- TASK REQUIREMENTS -
Beneath this instruction is a block of data; output from it exactly the lines that run from the one containing "upperLever();" through the one containing "obj.data = obj.data.copy()", inclusive.

__________________________________________________

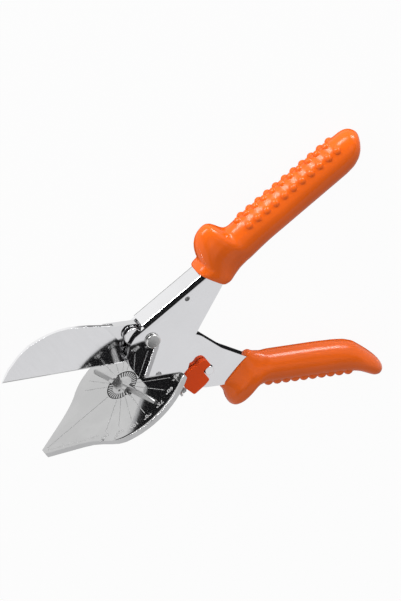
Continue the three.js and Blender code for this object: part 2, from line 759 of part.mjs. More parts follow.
function latch() {
  const half = latchWidth / 2;
  let body = sideSlab(roundedPolygon(latchShares.map(latchPlace).toReversed(), latchCorner), -half, half);
  const slotHalf = leverThickness / 2 + gap;
  const moved = (x) => grow(lowerLeverOutline(), gap).map(([a, b]) => [a + x, b]);
  [0, latchTravel / 2, latchTravel].forEach((x) => {
    body = body.subtract(sideSlab(polygon(moved(x)), -slotHalf, slotHalf));
  });
  body = body.subtract(crossRod(latchNotch, ...latchPinPlace, -channelWidth, channelWidth));
  body = body.subtract(longRod(guideRadius + gap, 0, guideZ, guideStart, guideTip + overrun));
  add('latch', body, latchPlastic);

  const pinEnd = leverThickness / 2 + latchPinProud;
  add('latch_pin', crossRod(latchPinRadius, ...latchPinPlace, -pinEnd, pinEnd), fastener);

  let screw = longRod(guideRadius, 0, guideZ, guideStart, guideTip);
  screw = screw.add(longRod(guideHead, 0, guideZ, guideStart, guideStart + guideHeadHeight));
  add('latch_screw', screw, fastener);

  const points = [];
  const startX = guideStart + guideHeadHeight + gap + coilWire;
  const endX = latchFront - gap - coilWire;
  for (let i = 0; i <= coilTurns * wireSteps; i += 1) {
    const angle = i / wireSteps * 2 * Math.PI;
    points.push(new THREE.Vector3(
      startX + (endX - startX) * (i / (coilTurns * wireSteps)),
      Math.cos(angle) * coilRadius,
      guideZ + Math.sin(angle) * coilRadius,
    ));
  }
  console.log('latch_spring least gap to itself', leastGap(points, coilWire).toFixed(2), 'mm');
  add('latch_spring', wire(points, coilWire), fastener);
}

// Pivot pin with its round head on the near side, its nut on the far side and a washer in each gap
function pivot() {
  const headY = -channelHalf - gap;
  const profile = [
    [0, 0], [pinHeadRadius - pinHeadRound, 0], [pinHeadRadius, pinHeadRound],
    [pinHeadRadius, pinHeadHeight], [pinRadius, pinHeadHeight],
    [pinRadius, pinHeadHeight + channelWidth + 3 * gap + nutHeight],
    [0, pinHeadHeight + channelWidth + 3 * gap + nutHeight],
  ];
  const pin = new THREE.LatheGeometry(profile.map(([r, y]) => new THREE.Vector2(r, y)), roundSteps);
  pin.translate(pivotX, headY - pinHeadHeight, pivotZ);
  add('pivot_pin', solid(pin), fastener);
  const nutY = channelHalf + gap;
  let nut = crossRod(hexWidthToRadius(nutWidth), pivotX, pivotZ, nutY, nutY + nutHeight - gap, hexSides);
  nut = nut.subtract(crossRod(pinRadius + gap, pivotX, pivotZ, 0, channelWidth));
  add('pivot_nut', nut, fastener);
  [['near', -1], ['far', 1]].forEach(([name, way]) => {
    const middle = way * (innerHalf + leverThickness / 2) / 2;
    let washer = crossRod(
      washerRadius, pivotX, pivotZ, middle - washerThickness / 2, middle + washerThickness / 2,
    );
    washer = washer.subtract(crossRod(pinRadius + gap, pivotX, pivotZ, -channelWidth, channelWidth));
    add(`pivot_washer_${name}`, washer, fastener);
  });
}

// Screw and nut that clamp the blade in the lever's nose
function bladeScrew() {
  const noseHalf = noseThickness / 2;
  const headY = -noseHalf - gap;
  let screw = crossRod(bladeScrewRadius, ...screwPlace, headY - gap, noseHalf + gap + bladeNutHeight);
  screw = screw.add(crossRod(bladeScrewHead, ...screwPlace, headY - bladeScrewHeadHeight, headY));
  screw = screw.subtract(crossRod(
    bladeScrewRadius, ...screwPlace, headY - bladeScrewHeadHeight - overrun,
    headY - bladeScrewHeadHeight + headRecess, hexSides,
  ));
  add('blade_screw', screw, fastener);
  const nutY = noseHalf + gap;
  let nut = crossRod(hexWidthToRadius(bladeNutWidth), ...screwPlace, nutY, nutY + bladeNutHeight, hexSides);
  nut = nut.subtract(crossRod(bladeScrewRadius + gap, ...screwPlace, 0, channelWidth));
  add('blade_nut', nut, fastener);
}

// The spring that opens the jaw: a coil on its own pin, with a leg on each lever
function openingSpring() {
  add('spring_pin', crossRod(springPinRadius, springPinX, springPinZ, -channelHalf, channelHalf), fastener);
  const points = [];
  const steps = Math.round((springTurns + (lowerLegAngle - Math.PI / 2) / (2 * Math.PI)) * wireSteps);
  const startAngle = Math.PI / 2;
  const coilLength = springTurns * springPitch;
  const place = (angle, y) => new THREE.Vector3(
    springPinX + Math.cos(angle) * springRadius, y, springPinZ + Math.sin(angle) * springRadius,
  );
  const firstY = -coilLength / 2;
  const start = place(startAngle, firstY);
  points.push(start.clone().add(new THREE.Vector3(-upperLegLength, 0, 0)));
  points.push(start.clone().add(new THREE.Vector3(-upperLegLength / 2, 0, 0)));
  for (let i = 0; i <= steps; i += 1) {
    const angle = startAngle - i / wireSteps * 2 * Math.PI;
    points.push(place(angle, firstY + coilLength * (i / steps)));
  }
  const last = points[points.length - 1];
  const before = points[points.length - 2];
  const along = last.clone().sub(before).setY(0).normalize();
  points.push(last.clone().addScaledVector(along, lowerLegLength / 2));
  points.push(last.clone().addScaledVector(along, lowerLegLength));
  console.log('opening_spring least gap to itself', leastGap(points, springWire).toFixed(2), 'mm');
  add('opening_spring', wire(points, springWire), fastener);
}

function upperGrip() {
  let grip = gripSolid(
    upperGripShares, upperGripLength, gripHeight, gripWidth, upperLean, upperLeanShare,
  ).translate([upperGripStart, 0, upperGripZ]);
  studRows.forEach((tilt, row) => {
    const angle = THREE.MathUtils.degToRad(tilt);
    for (let i = 0; i < studCount; i += 1) {
      const geometry = new THREE.SphereGeometry(studRadius, studSides, studRings);
      geometry.scale(1, 1, studHeight / studRadius * 2);
      geometry.translate(0, 0, -studHeight);
      geometry.rotateX(-angle);
      geometry.translate(
        studFirst + (i - (row % 2) / 2) * studPitch,
        Math.sin(angle) * gripWidth,
        upperGripZ + Math.cos(angle) * gripHeight,
      );
      grip = grip.add(solid(geometry));
    }
  });
  const room = sideSlab(polygon(grow(channelOutline(), gap)), -channelHalf - gap, channelHalf + gap);
  const hollow = channelSection(innerHalf - gap, spineInner - gap, channelCorner - channelWall);
  const core = longBar(hollow, upperGripStart + upperTangTaper, upperGripEnd);
  grip = grip.subtract(room.subtract(core));
  add('upper_grip', grip, gripPlastic);
}

function lowerGrip() {
  let grip = gripSolid(
    lowerGripShares, lowerGripLength, lowerGripHeight, lowerGripWidth, lowerLean, lowerLeanShare,
  );
  for (let i = 0; i < ribCount; i += 1) {
    const geometry = new THREE.CylinderGeometry(ribRadius, ribRadius, lowerGripWidth, ribSides);
    geometry.translate(lowerRimBack + ribFirst + i * ribPitch, 0, ribRadius - ribHeight - lowerGripHeight * ribBaseShare);
    grip = grip.add(solid(geometry));
  }
  grip = grip
    .translate([-lowerRimBack, 0, 0])
    .rotate([0, THREE.MathUtils.radToDeg(lowerGripDrop), 0])
    .translate([pivotX + lowerGripX, 0, pivotZ - lowerGripZ]);
  const half = leverThickness / 2 + gap;
  grip = grip.subtract(sideSlab(polygon(grow(lowerLeverOutline(), gap)), -half, half));
  add('lower_grip', grip, gripPlastic);
}

// Lays the tool on its far side, on the three places where it touches the bench
function layDown(names) {
  const down = (up) => names.map((name) => {
    const places = tool.getObjectByName(name).geometry.attributes.position;
    let lowest = null;
    for (let i = 0; i < places.count; i += 1) {
      const place = new THREE.Vector3().fromBufferAttribute(places, i);
      if (lowest === null || place.dot(up) < lowest.dot(up)) {
        lowest = place;
      }
    }
    return lowest;
  });
  const up = new THREE.Vector3(0, -1, 0);
  for (let i = 0; i < roundSteps; i += 1) {
    const [a, b, c] = down(up);
    const normal = b.clone().sub(a).cross(c.clone().sub(a)).normalize();
    up.copy(normal.y < 0 ? normal : normal.negate());
  }
  const along = new THREE.Vector3(1, 0, 0);
  along.addScaledVector(up, -along.dot(up)).normalize();
  const turn = new THREE.Matrix4().makeBasis(along, up.clone().cross(along), up).transpose();
  tool.quaternion.setFromRotationMatrix(turn);
  tool.updateMatrixWorld(true);
  const bounds = new THREE.Box3().setFromObject(tool, true);
  const middle = bounds.getCenter(new THREE.Vector3());
  tool.position.set(-middle.x, -middle.y, -bounds.min.z);
  tool.updateMatrixWorld(true);
}

upperLever();
anvilPlate();
mitreFence();
blade();
lowerLever();
latch();
pivot();
bladeScrew();
openingSpring();
upperGrip();
lowerGrip();
layDown(['anvil_plate', 'upper_grip', 'lower_grip']);

export default tool;
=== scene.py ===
import json
import math

import bpy
from mathutils import Matrix, Vector


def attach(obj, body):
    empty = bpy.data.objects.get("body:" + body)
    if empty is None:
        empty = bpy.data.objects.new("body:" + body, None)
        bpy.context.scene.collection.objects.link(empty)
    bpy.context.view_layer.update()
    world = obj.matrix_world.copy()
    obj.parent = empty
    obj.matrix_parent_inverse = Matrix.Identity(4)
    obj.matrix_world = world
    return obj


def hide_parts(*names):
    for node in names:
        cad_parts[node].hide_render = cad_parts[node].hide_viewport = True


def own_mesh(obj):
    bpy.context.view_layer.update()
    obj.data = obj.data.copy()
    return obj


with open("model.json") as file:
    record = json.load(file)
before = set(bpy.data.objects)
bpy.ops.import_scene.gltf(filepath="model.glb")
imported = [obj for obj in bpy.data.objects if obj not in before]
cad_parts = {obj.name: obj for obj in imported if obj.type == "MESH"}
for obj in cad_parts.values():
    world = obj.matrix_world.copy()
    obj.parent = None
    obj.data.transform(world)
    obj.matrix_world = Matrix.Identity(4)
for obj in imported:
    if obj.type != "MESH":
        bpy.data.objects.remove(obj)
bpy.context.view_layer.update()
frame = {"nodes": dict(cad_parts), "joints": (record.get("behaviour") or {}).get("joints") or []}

bl_info = {
    "name": "Mitre shears",
    "version": (1, 0, 0),
    "blender": (4, 5, 0),
    "location": "3D View > Sidebar > Mitre shears",
    "description": "Finishes the mitre shears: bright steel, moulded grips, engraved plate and springs",
    "category": "Mesh",
}

MM = 0.001

# What counts as one place and as one flat face, and how far a face's normal leans along a direction
SAME_PLACE = 0.01 * MM
ONE_FLAT = math.radians(1.0)
SQUARE_ON = 0.995
FACING = 0.9
LEANING = 0.5
ALONGSIDE = 0.1

# Overrun of a cutting solid and margin of a choice by place, in millimetres, and the sides of a plain rod
OVERRUN = 1.0
PICK_MARGIN = 0.1
ROD_SIDES = 96

# The tool's own frame: X from the jaws to the grips, -Y the side with the round pin head, Z off the plate
JOINTS = {joint["name"]: joint for joint in frame["joints"]}
ACROSS = Vector(JOINTS["jaw_pivot"]["axis"]).normalized()
OFF_PLATE = Vector(JOINTS["fence_turn"]["axis"]).normalized()
ALONG = OFF_PLATE.cross(ACROSS).normalized()
FENCE_CENTRE = Vector(JOINTS["fence_turn"]["pos_m"])
TOOL = Matrix.Translation(FENCE_CENTRE) @ Matrix((ALONG, -ACROSS, OFF_PLATE)).transposed().to_4x4()
INTO_TOOL = TOOL.inverted()
PIVOT = INTO_TOOL @ Vector(JOINTS["jaw_pivot"]["pos_m"])

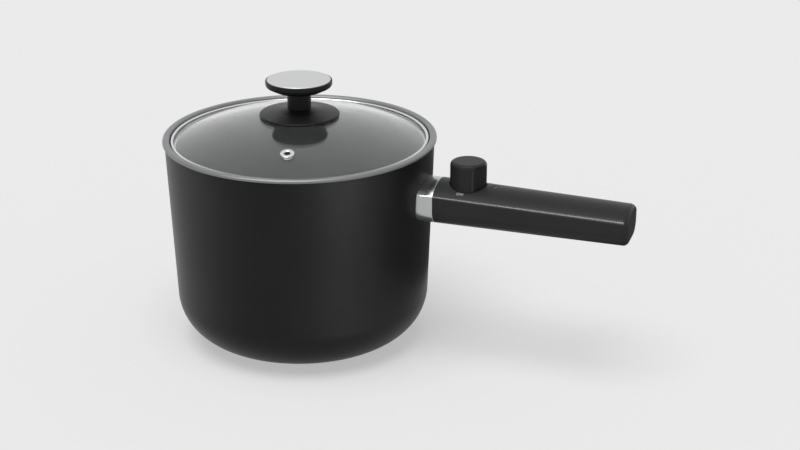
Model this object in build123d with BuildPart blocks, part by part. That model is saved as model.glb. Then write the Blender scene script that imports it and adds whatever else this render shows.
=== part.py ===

__________________________________________________

- IN RESPONSE -
upperLever();
anvilPlate();
mitreFence();
blade();
lowerLever();
latch();
pivot();
bladeScrew();
openingSpring();
upperGrip();
lowerGrip();
layDown(['anvil_plate', 'upper_grip', 'lower_grip']);

export default tool;
=== scene.py ===
import json
import math

import bpy
from mathutils import Matrix, Vector


def attach(obj, body):
    empty = bpy.data.objects.get("body:" + body)
    if empty is None:
        empty = bpy.data.objects.new("body:" + body, None)
        bpy.context.scene.collection.objects.link(empty)
    bpy.context.view_layer.update()
    world = obj.matrix_world.copy()
    obj.parent = empty
    obj.matrix_parent_inverse = Matrix.Identity(4)
    obj.matrix_world = world
    return obj


def hide_parts(*names):
    for node in names:
        cad_parts[node].hide_render = cad_parts[node].hide_viewport = True


def own_mesh(obj):
    bpy.context.view_layer.update()
    obj.data = obj.data.copy()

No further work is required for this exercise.